In the general case, given a set of $N$ data points $(x_i,y_i)$ , with optional $\sigma_i$ uncertainties associated to the $y_i$ data, the boundary to be fitted will be a function depending on $(p+1)$ parameters $a_0, a_1, a_2,\ldots a_p$ , which values will be obtained by the minimisation of

$f(a_0,a_1,\ldots,a_p) = \sum_{i=1}^{N} w_i | y(x_i)-y_i |^\alpha,$

where $y(x_i)$ is the boundary function evaluated at $x_i$ , and

$w_i \equiv \left\{ \begin{array}{ll} \begin{array}{@{}c@{}}\textrm{upper}\\ \textrm{boundary}\end{array} & \left\{ \begin{array}{ll} 1/\sigma_i^\beta & \textrm{for}\;\; y(x_i) \ge y_i - \tau \sigma_i\\ \xi/\sigma_i^\beta & \textrm{for}\;\; y(x_i) < y_i - \tau \sigma_i \end{array} \right. \\ & \\ \begin{array}{@{}c@{}}\textrm{lower}\\ \textrm{boundary}\end{array} & \left\{ \begin{array}{ll} \xi/\sigma_i^\beta & \textrm{for}\;\; y(x_i) > y_i + \tau \sigma_i \\ 1/\sigma_i^\beta & \textrm{for}\;\; y(x_i) \le y_i + \tau \sigma_i \end{array} \right. \end{array} \right.$

For the particular case $\alpha=\beta=2$ , $\tau=0$ , and $\xi=1$ one gets the traditional cost function for the ordinary least-squares fit

$f(a_0,a_1,\ldots,a_p) = \sum_{i=1}^{N} \left( \frac{y(x_i)-y_i}{\sigma_i} \right)^2$

The new method includes a set of tunable parameters $\alpha, \beta, \tau$ and $\xi$ , which roles are basically the following:

$\alpha$ : the power that controls how distances between the data points and the boundary fit are computed. Since this number its a real number, the difference $y(x_i)-y_i$ must be introduced in the first expression in absolute value.
$\beta$ : the power for the error weighting. It has been defined as an additional parameter to have the possibility of using a value different from $\alpha$ (which in ordinary least-squares is set to 2).
$\xi$ : this is the asymmetry coefficient, which is responsible for giving a different weight to the data points at both sides (inside and outside) of the boundary being fitted. For the method to work properly, a value of $\xi > 1$ must be employed.
$\tau$ : cut-off parameter that allows some points to be left outside of the boundary fit. Since this parameter is used together with the data uncertainties σi, its use help to perform the computation of a boundary fit leaving the points with larger errors outside of the boundary.

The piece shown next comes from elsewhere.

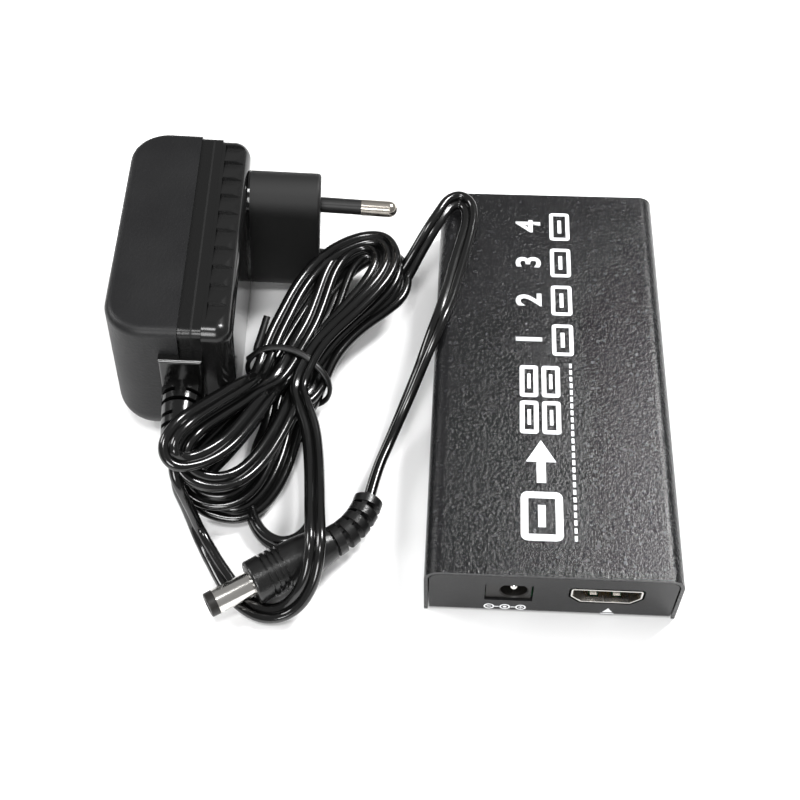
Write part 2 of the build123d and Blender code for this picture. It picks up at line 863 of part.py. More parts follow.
gland_block_middle = (gland_block_bottom + gland_block_top) / 2
gland_seat = Pos(gland_axis_x, supply_low_end, gland_block_middle) * Box(
    gland_width, 2 * supply_wall, gland_block_top - gland_block_bottom
)
gland_pocket = Pos((strip_start + strip_end) / 2, supply_low_end, gland_pocket_top) * Box(
    strip_end - strip_start,
    2 * gland_pocket_depth,
    gland_pocket_top - gland_block_top,
    align=(Align.CENTER, Align.CENTER, Align.MAX),
)

with BuildPart() as adapter_front_shell:
    add(outer_half(0))
    add(strip(strip_start, parting, strip_recess, supply_edge_radius))
    add(outer_half(supply_wall), mode=Mode.SUBTRACT)
    add(strip(strip_start, parting, supply_wall, supply_edge_radius), mode=Mode.SUBTRACT)
    add(gland_seat, mode=Mode.SUBTRACT)
    add(gland_pocket, mode=Mode.SUBTRACT)
adapter_front_shell.part = supply_place * adapter_front_shell.part
adapter_front_shell.part.label = "adapter_front_shell"
export_step(adapter_front_shell.part, "parts/adapter_front_shell.step")

pin_places = [
    Plane(
        origin=(0, 0, side * pin_spacing / 2),
        x_dir=(0, 1, 0),
        z_dir=(cos(radians(pin_lean)), 0, -side * sin(radians(pin_lean))),
    )
    for side in (-1, 1)
]

band_top = supply_height / 2 - band_recess

with BuildPart() as adapter_rear_shell:
    add(strip(strip_end, supply_rear, band_recess, supply_band_radius))
    fillet(adapter_rear_shell.faces().sort_by(Axis.X)[-1].edges(), supply_rear_radius)
    for side in (-1, 1):
        for number in range(notch_count):
            step = notch_first + number * notch_pitch - supply_middle
            with BuildSketch(across_supply(strip_end + notch_from_strip)):
                with BuildLine():
                    Polyline(
                        (step, side * (band_top + 1)),
                        (step, side * (band_top - notch_depth)),
                        (step - notch_run, side * band_top),
                        (step - notch_run, side * (band_top + 1)),
                        close=True,
                    )
                make_face()
            extrude(amount=supply_rear - strip_end, mode=Mode.SUBTRACT)
    add(strip(parting, strip_end, strip_recess, supply_edge_radius))
    with BuildSketch(Plane.YZ.offset(supply_rear)):
        SlotOverall(block_length, block_thickness, rotation=90)
    extrude(amount=-supply_rear)
    fillet(adapter_rear_shell.faces().sort_by(Axis.X)[-1].edges(), 0.8)
    rear_void = strip(parting, supply_rear - supply_wall, supply_wall, supply_edge_radius)
    add(rear_void, mode=Mode.SUBTRACT)
    add(gland_seat, mode=Mode.SUBTRACT)
    add(gland_pocket, mode=Mode.SUBTRACT)
    with BuildSketch(*pin_places):
        Circle(pin_core_radius)
    extrude(amount=-pin_root, mode=Mode.SUBTRACT)
    with BuildSketch(*[plane.offset(-sleeve_seat) for plane in pin_places]):
        Circle(sleeve_radius)
    extrude(amount=2 * sleeve_seat, mode=Mode.SUBTRACT)
adapter_rear_shell.part = supply_place * adapter_rear_shell.part
adapter_rear_shell.part.label = "adapter_rear_shell"
export_step(adapter_rear_shell.part, "parts/adapter_rear_shell.step")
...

A much more detailed description of this method, and the parameters ( $\alpha$ , $\beta$ , $\tau$ and $\xi$ ) that can be tuned to modify the behaviour of the fitting procedure depending on the nature of the data being fitted, is given in Cardiel2009.

Example

The fits displayed in the following figure (Figure 6 from Cardiel2009) have been computed using option 1 “Simple polynomial (generic version)” and option 3 “Adaptive splines”, which are explained below. The data points are those given in the file example.dat.

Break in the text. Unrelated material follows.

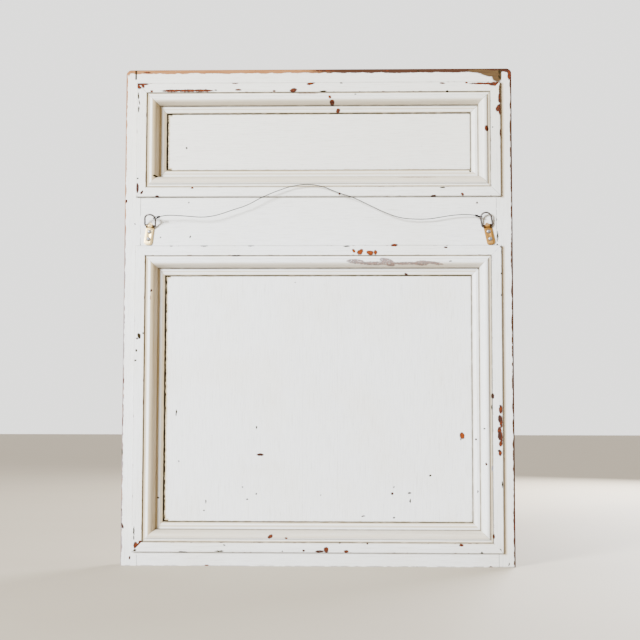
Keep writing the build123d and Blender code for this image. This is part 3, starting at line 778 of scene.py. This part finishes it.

The following shell scripts can be used to reproduce the plotted boundary fits:

type of fit	boundary	script
simple polynomial (generic version)	upper boundary	`script1.csh` `script1.sh`
simple polynomial (generic version)	lower boundary	`script2.csh` `script2.sh`
adaptive splines	upper boundary	`script3.csh` `script3.sh`
adaptive splines	lower boundary	`script4.csh` `script4.sh`

Each of the different scriptj.csh/.sh files (with j=1, 2, 3 or 4) reads the ascii input file example.dat and generates an ascii output file called scriptj.out containing a collection of 1000 points defining the corresponding boundary data.